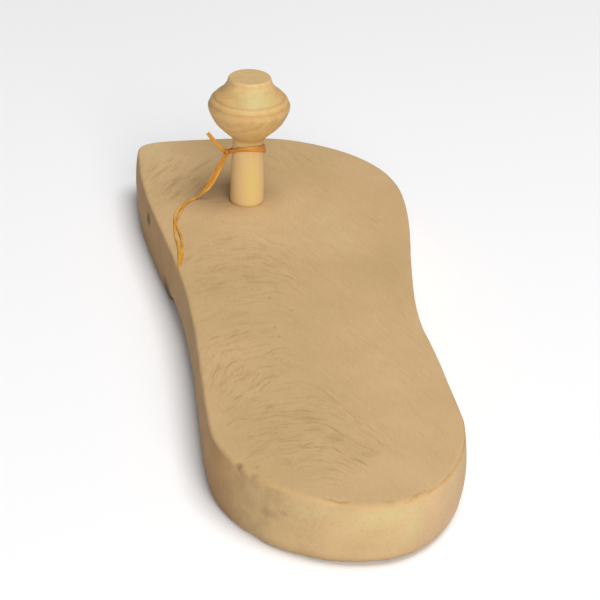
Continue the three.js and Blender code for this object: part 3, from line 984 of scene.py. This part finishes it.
# The wood is warmer just under the lower scribed line, and dust has browned the scribed lines, the
# hollow under the head and the neck's foot: height above the footbed, half the height of the band,
# strength.
browned_bands = {
    "lower line": (38.3, 1.2, 1),
    "band": (39.7, 1, 0.7),
    "upper line": (41, 1, 0.9),
    "shoulder": (42.5, 6, 0.7),
    "belly": (34.5, 5, 0.35),
    "hollow": (26, 4, 0.6),
    "foot": (0, 1.5, 0.5),
}
browned = greatest(tree, (knob_band(tree, in_mm, *band, core=0.05) for band in browned_bands.values()))
# Dirt has settled in the two scribed lines, each about 1 mm high.
scribed = greatest(tree, (
    knob_band(tree, in_mm, height, 0.6, core=0) for height in (lower_scribe, upper_scribe)))
# Small dapples on the head, where the turning tore the grain.
torn = mottled(tree, in_mm, 2.6, 3, 0.5, 0.45, 0.75)
on_head = add(tree, "ShaderNodeMapRange", {
    "Value": knob_grain.outputs["Z"], "From Min": FOOTBED + 24, "From Max": FOOTBED + 30},
    interpolation_type="SMOOTHSTEP")
dapples = product(tree, [torn, on_head.outputs[0]])
end_grain = knob_band(tree, in_mm, knob_height + 1, 2, core=0.5)
turned_colour = tinted(tree, fibred, [
    (handled_neck, 0.6, "#E6C48C"),
    (browned, 0.5, "#A67A3F"),
    (golden, 0.7, "#D8C272"),
    (sapwood, 0.65, "#BAB179"),
    (scribed, 0.2, "#96692F"),
    (end_grain, 0.7, "#CBAD7C"),
    (dapples, 0.3, "#B3834A"),
])
knob_relief = add(tree, "ShaderNodeMath", {0: tool_lines.outputs["Fac"], 1: fibre_relief},
                  operation="ADD")
knob_bump = add(tree, "ShaderNodeBump", {"Strength": 0.25, "Distance": 0.06 * MM,
                                         "Height": knob_relief.outputs[0]})
turned = add(tree, "ShaderNodeBsdfPrincipled", {
    "Base Color": turned_colour, "Roughness": 0.58, "IOR": 1.47, "Specular IOR Level": 0.35,
    "Coat Weight": 0.05, "Coat Roughness": 0.4, "Normal": knob_bump.outputs["Normal"]})
add(tree, "ShaderNodeOutputMaterial", {"Surface": turned.outputs[0]})

toe_knob = place_piece("toe_knob_turned", bm, knob_wood, sharp=35)
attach(toe_knob, "root")
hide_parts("toe_knob")

# Studio
# A plain white table, a broad soft light overhead on the outer side, and a lower one behind the heel.
floor_paint, tree = new_material("white_table_matt_paint")
paint = add(tree, "ShaderNodeBsdfPrincipled", {
    "Base Color": linear("#F7F7F8"), "Roughness": 0.9, "Specular IOR Level": 0.1})
add(tree, "ShaderNodeOutputMaterial", {"Surface": paint.outputs[0]})
bm = bmesh.new()
bmesh.ops.create_grid(bm, x_segments=8, y_segments=8, size=3)
floor = place_piece("floor", bm, floor_paint)

# Each light: where it stands, its size and its power, and its colour.
lights = {
    "overhead": ((0.4, -0.5, 2.4), 1.5, 42, "#FFFFFF"),
    "heel": ((0.08, -2.2, 1.15), 1.6, 41, "#FFFDFA"),
}
for name, (place, size, power, colour) in lights.items():
    light = bpy.data.lights.new(name, "AREA")
    light.shape = "DISK"
    light.size = size
    light.energy = power
    light.color = linear(colour)[:3]
    lamp = bpy.data.objects.new(name, light)
    lamp.location = place
    lamp.rotation_euler = (-Vector(place)).to_track_quat("-Z", "Y").to_euler()
    bpy.context.scene.collection.objects.link(lamp)

world = bpy.data.worlds.new("studio")
world.use_nodes = True
world.node_tree.nodes.clear()
tree = world.node_tree
seen = add(tree, "ShaderNodeLightPath")
room = add(tree, "ShaderNodeBackground", {"Color": linear("#F4F6FA"), "Strength": 0.17})
backdrop = add(tree, "ShaderNodeBackground", {"Color": linear("#FAFAFA"), "Strength": 1})
either = add(tree, "ShaderNodeMixShader", {0: seen.outputs["Is Camera Ray"], 1: room.outputs[0],
                                           2: backdrop.outputs[0]})
add(tree, "ShaderNodeOutputWorld", {"Surface": either.outputs[0]})
bpy.context.scene.world = world
bpy.context.scene.view_settings.view_transform = "Standard"
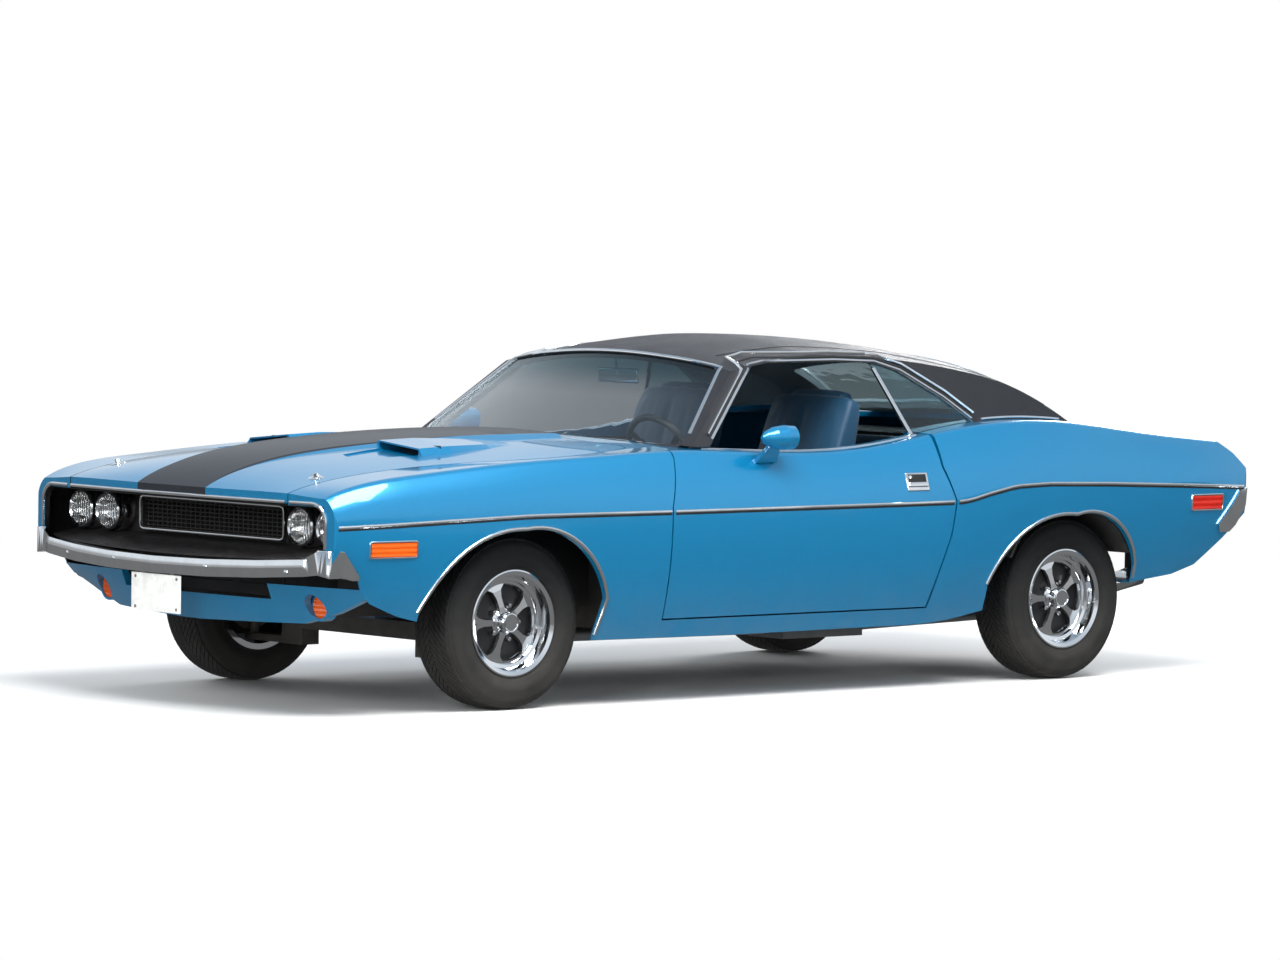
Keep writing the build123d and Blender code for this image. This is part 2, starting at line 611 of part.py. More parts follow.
def windshield_prism(grow):
    """Cutter for the windshield opening, square to the glass."""
    run, rise = WINDSHIELD_BASE_X - WINDSHIELD_TOP_X, WINDSHIELD_TOP_Z - WINDSHIELD_BASE_Z
    outwards = Vector(rise, 0, run).normalized()
    points = []
    for y, z in WINDSHIELD_OUTLINE:
        y += grow * (y > 0) - grow * (y < 0)
        z += grow if z > 1100 else -grow
        x = WINDSHIELD_BASE_X - (z - WINDSHIELD_BASE_Z) * run / rise
        points.append(Vector(x, y, z) + outwards * 60)
    face = polygon_face([tuple(point) for point in points])
    corners = [corner for corner in face.vertices() if corner.Z > 1200 or abs(corner.Y) > 700]
    face = face.fillet_2d(36, [corner for corner in corners if abs(corner.Y) > 500])
    return extruded(face, outwards * -240)


def backlight_prism(grow):
    """Cutter for the rear glass opening."""
    outline = []
    for x, y in BACKLIGHT_OUTLINE:
        outline.append((x + (grow if x > R else -grow), y + grow * (y > 0) - grow * (y < 0)))
    return plan_prism(outline, (940, 1400), BACKLIGHT_RADIUS)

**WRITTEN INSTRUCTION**
Each record above should be output again exactly.

**ANSWER FOR THE TASK**
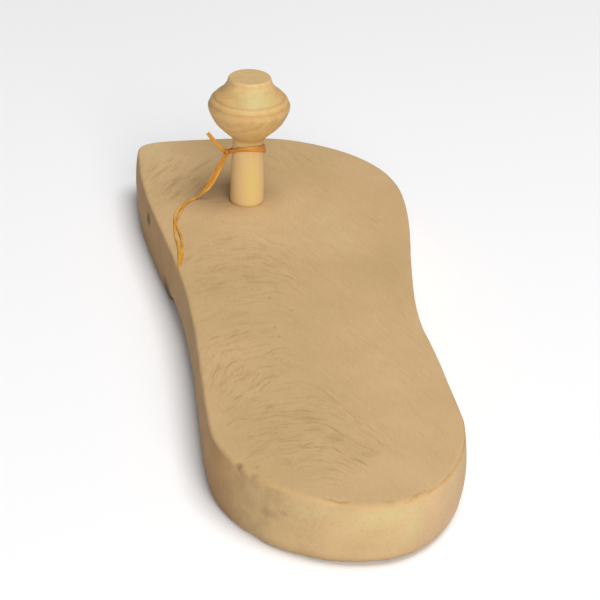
Continue the three.js and Blender code for this object: part 3, from line 984 of scene.py. This part finishes it.
# The wood is warmer just under the lower scribed line, and dust has browned the scribed lines, the
# hollow under the head and the neck's foot: height above the footbed, half the height of the band,
# strength.
browned_bands = {
    "lower line": (38.3, 1.2, 1),
    "band": (39.7, 1, 0.7),
    "upper line": (41, 1, 0.9),
    "shoulder": (42.5, 6, 0.7),
    "belly": (34.5, 5, 0.35),
    "hollow": (26, 4, 0.6),
    "foot": (0, 1.5, 0.5),
}
browned = greatest(tree, (knob_band(tree, in_mm, *band, core=0.05) for band in browned_bands.values()))
# Dirt has settled in the two scribed lines, each about 1 mm high.
scribed = greatest(tree, (
    knob_band(tree, in_mm, height, 0.6, core=0) for height in (lower_scribe, upper_scribe)))
# Small dapples on the head, where the turning tore the grain.
torn = mottled(tree, in_mm, 2.6, 3, 0.5, 0.45, 0.75)
on_head = add(tree, "ShaderNodeMapRange", {
    "Value": knob_grain.outputs["Z"], "From Min": FOOTBED + 24, "From Max": FOOTBED + 30},
    interpolation_type="SMOOTHSTEP")
dapples = product(tree, [torn, on_head.outputs[0]])
end_grain = knob_band(tree, in_mm, knob_height + 1, 2, core=0.5)
turned_colour = tinted(tree, fibred, [
    (handled_neck, 0.6, "#E6C48C"),
    (browned, 0.5, "#A67A3F"),
    (golden, 0.7, "#D8C272"),
    (sapwood, 0.65, "#BAB179"),
    (scribed, 0.2, "#96692F"),
    (end_grain, 0.7, "#CBAD7C"),
    (dapples, 0.3, "#B3834A"),
])
knob_relief = add(tree, "ShaderNodeMath", {0: tool_lines.outputs["Fac"], 1: fibre_relief},
                  operation="ADD")
knob_bump = add(tree, "ShaderNodeBump", {"Strength": 0.25, "Distance": 0.06 * MM,
                                         "Height": knob_relief.outputs[0]})
turned = add(tree, "ShaderNodeBsdfPrincipled", {
    "Base Color": turned_colour, "Roughness": 0.58, "IOR": 1.47, "Specular IOR Level": 0.35,
    "Coat Weight": 0.05, "Coat Roughness": 0.4, "Normal": knob_bump.outputs["Normal"]})
add(tree, "ShaderNodeOutputMaterial", {"Surface": turned.outputs[0]})

toe_knob = place_piece("toe_knob_turned", bm, knob_wood, sharp=35)
attach(toe_knob, "root")
hide_parts("toe_knob")

# Studio
# A plain white table, a broad soft light overhead on the outer side, and a lower one behind the heel.
floor_paint, tree = new_material("white_table_matt_paint")
paint = add(tree, "ShaderNodeBsdfPrincipled", {
    "Base Color": linear("#F7F7F8"), "Roughness": 0.9, "Specular IOR Level": 0.1})
add(tree, "ShaderNodeOutputMaterial", {"Surface": paint.outputs[0]})
bm = bmesh.new()
bmesh.ops.create_grid(bm, x_segments=8, y_segments=8, size=3)
floor = place_piece("floor", bm, floor_paint)

# Each light: where it stands, its size and its power, and its colour.
lights = {
    "overhead": ((0.4, -0.5, 2.4), 1.5, 42, "#FFFFFF"),
    "heel": ((0.08, -2.2, 1.15), 1.6, 41, "#FFFDFA"),
}
for name, (place, size, power, colour) in lights.items():
    light = bpy.data.lights.new(name, "AREA")
    light.shape = "DISK"
    light.size = size
    light.energy = power
    light.color = linear(colour)[:3]
    lamp = bpy.data.objects.new(name, light)
    lamp.location = place
    lamp.rotation_euler = (-Vector(place)).to_track_quat("-Z", "Y").to_euler()
    bpy.context.scene.collection.objects.link(lamp)

world = bpy.data.worlds.new("studio")
world.use_nodes = True
world.node_tree.nodes.clear()
tree = world.node_tree
seen = add(tree, "ShaderNodeLightPath")
room = add(tree, "ShaderNodeBackground", {"Color": linear("#F4F6FA"), "Strength": 0.17})
backdrop = add(tree, "ShaderNodeBackground", {"Color": linear("#FAFAFA"), "Strength": 1})
either = add(tree, "ShaderNodeMixShader", {0: seen.outputs["Is Camera Ray"], 1: room.outputs[0],
                                           2: backdrop.outputs[0]})
add(tree, "ShaderNodeOutputWorld", {"Surface": either.outputs[0]})
bpy.context.scene.world = world
bpy.context.scene.view_settings.view_transform = "Standard"
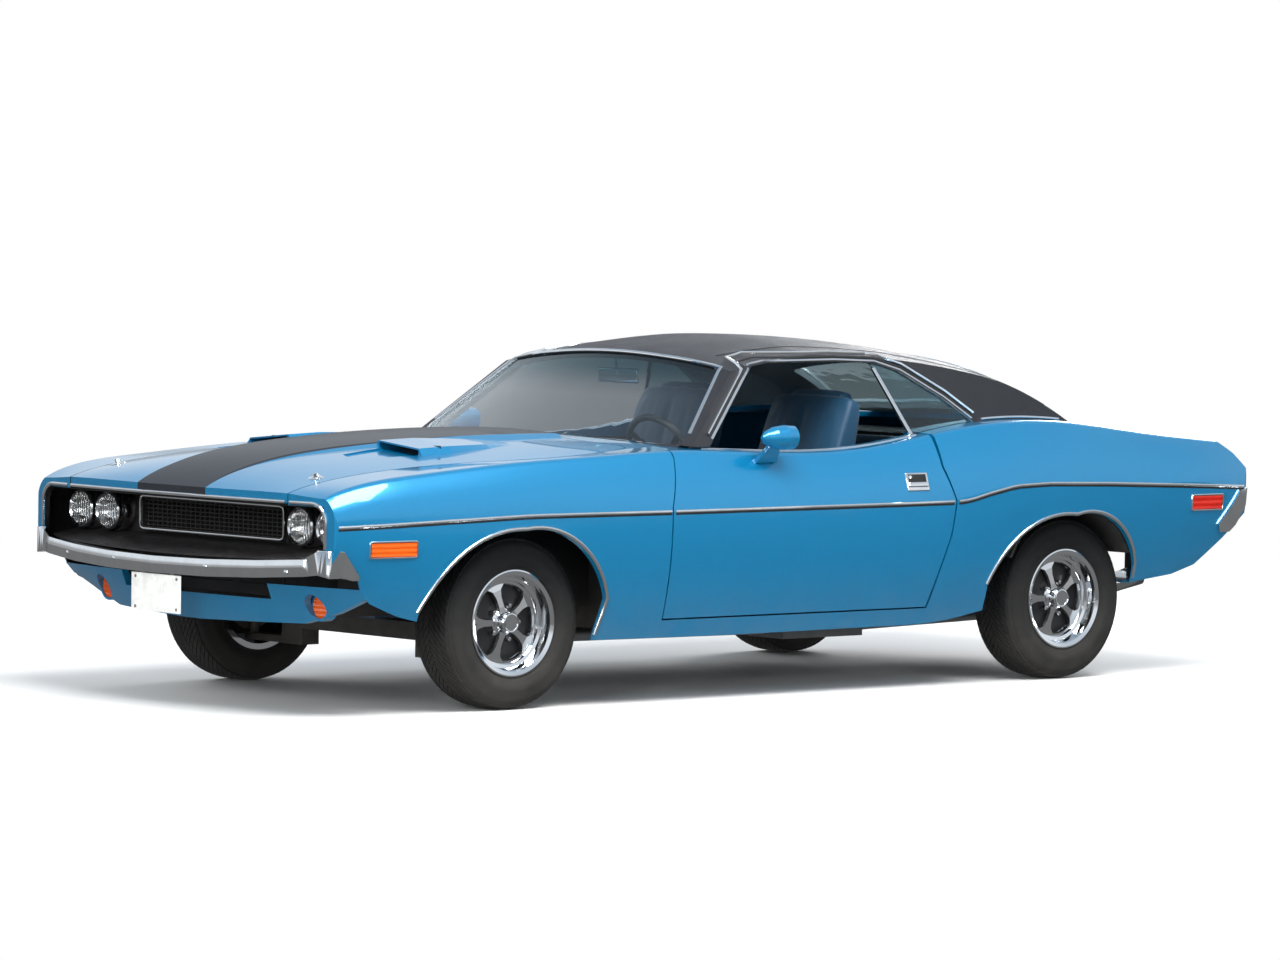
Keep writing the build123d and Blender code for this image. This is part 2, starting at line 611 of part.py. More parts follow.
def windshield_prism(grow):
    """Cutter for the windshield opening, square to the glass."""
    run, rise = WINDSHIELD_BASE_X - WINDSHIELD_TOP_X, WINDSHIELD_TOP_Z - WINDSHIELD_BASE_Z
    outwards = Vector(rise, 0, run).normalized()
    points = []
    for y, z in WINDSHIELD_OUTLINE:
        y += grow * (y > 0) - grow * (y < 0)
        z += grow if z > 1100 else -grow
        x = WINDSHIELD_BASE_X - (z - WINDSHIELD_BASE_Z) * run / rise
        points.append(Vector(x, y, z) + outwards * 60)
    face = polygon_face([tuple(point) for point in points])
    corners = [corner for corner in face.vertices() if corner.Z > 1200 or abs(corner.Y) > 700]
    face = face.fillet_2d(36, [corner for corner in corners if abs(corner.Y) > 500])
    return extruded(face, outwards * -240)


def backlight_prism(grow):
    """Cutter for the rear glass opening."""
    outline = []
    for x, y in BACKLIGHT_OUTLINE:
        outline.append((x + (grow if x > R else -grow), y + grow * (y > 0) - grow * (y < 0)))
    return plan_prism(outline, (940, 1400), BACKLIGHT_RADIUS)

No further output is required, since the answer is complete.